As it turned out, the group under surveillance was almost certainly part of the team that committed Monday’s attacks. When Saudi forces moved into the house, they found a large weapons cache that included 55 hand grenades, 829 pounds of explosives and 2,545 bullets. It was located no more than a few hundred yards from one of the buildings hit in Monday’s bombings.
U.S. intelligence officials believe that the perpetrators are an Al Qaeda-linked group headed by Khaled Jehani, a 29-year-old Saudi militant who, like many of the 9-11 hijackers, is a graduate of the camps in Afghanistan. There is still intense debate over just how large the Qaeda presence is in Saudi Arabia. (Privately, officials have estimated it is 200 to 300 but “we’re going to have to take a hard look at that number now,” one official says.) But at the very least, State Department officials are hoping that the attacks could lead to a shake-up within the Interior Ministry and even Nayef’s resignation–a development that one Saudi opposition leader said today is long overdue.
“He’s had failure after failure–he’s proven useless,” said Ali Ahmed, director of the Saudi Institute, a Washington-based group that is critical of the Saudi government. “He spends most of his time arresting people for their ideas, not fighting terrorism.”

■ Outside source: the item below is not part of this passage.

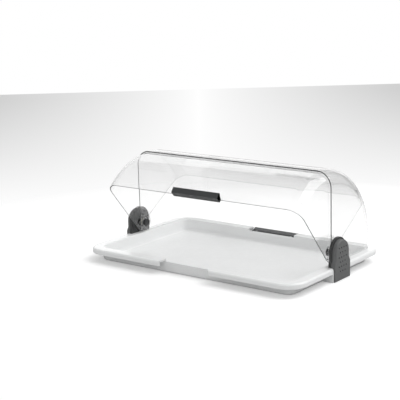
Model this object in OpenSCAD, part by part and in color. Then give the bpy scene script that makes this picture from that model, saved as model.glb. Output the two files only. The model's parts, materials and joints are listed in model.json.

ANOTHER FRUSTRATING SEARCH
Ever since the war on Iraq ended, there has been considerable attention to the often frustrating search by the U.S. military for chemical and biological weapons–the purported primary reason we invaded the country in the first place. There has been far less attention to the hunt for terrorists which, during Secretary of State Powell’s now famous speech to the United Nations last February, was the other reason advanced for getting rid of Saddam Hussein.
As it turns out, the results so far are equally inconclusive. So far, for example, there have been no signs of Abu Musab Zarqawi, the Jordanian terrorist who ran an Al Qaeda-affiliated group that Powell had asserted had received safe haven in Iraq. But privately, Pentagon officials have been touting the arrest of at least one alleged Zarqawi associate, Abu Muaz. Sources says Deputy Defense Secretary Paul Wolfowitz got excited when he learned recently of Muaz’s apprehension near Baghdad, and at least one official described him as a “high level” and “significant” figure in Zarqawi’s network.
But as with virtually all intelligence issues when it comes to Iraq, there is considerable dispute within the U.S. government about Muaz. He is not wanted by the FBI for any crimes, and U.S. officials are unclear what terrorist acts, if any, he can be linked to. The CIA attaches much less significance to his arrest, describing mysterious Muaz as more a “midlevel operative’ in the Zarqawi network.
And to date, even U.S. military officials acknowledge, he’s the only possible Al Qaeda terrorist who has been located anywhere in Iraq.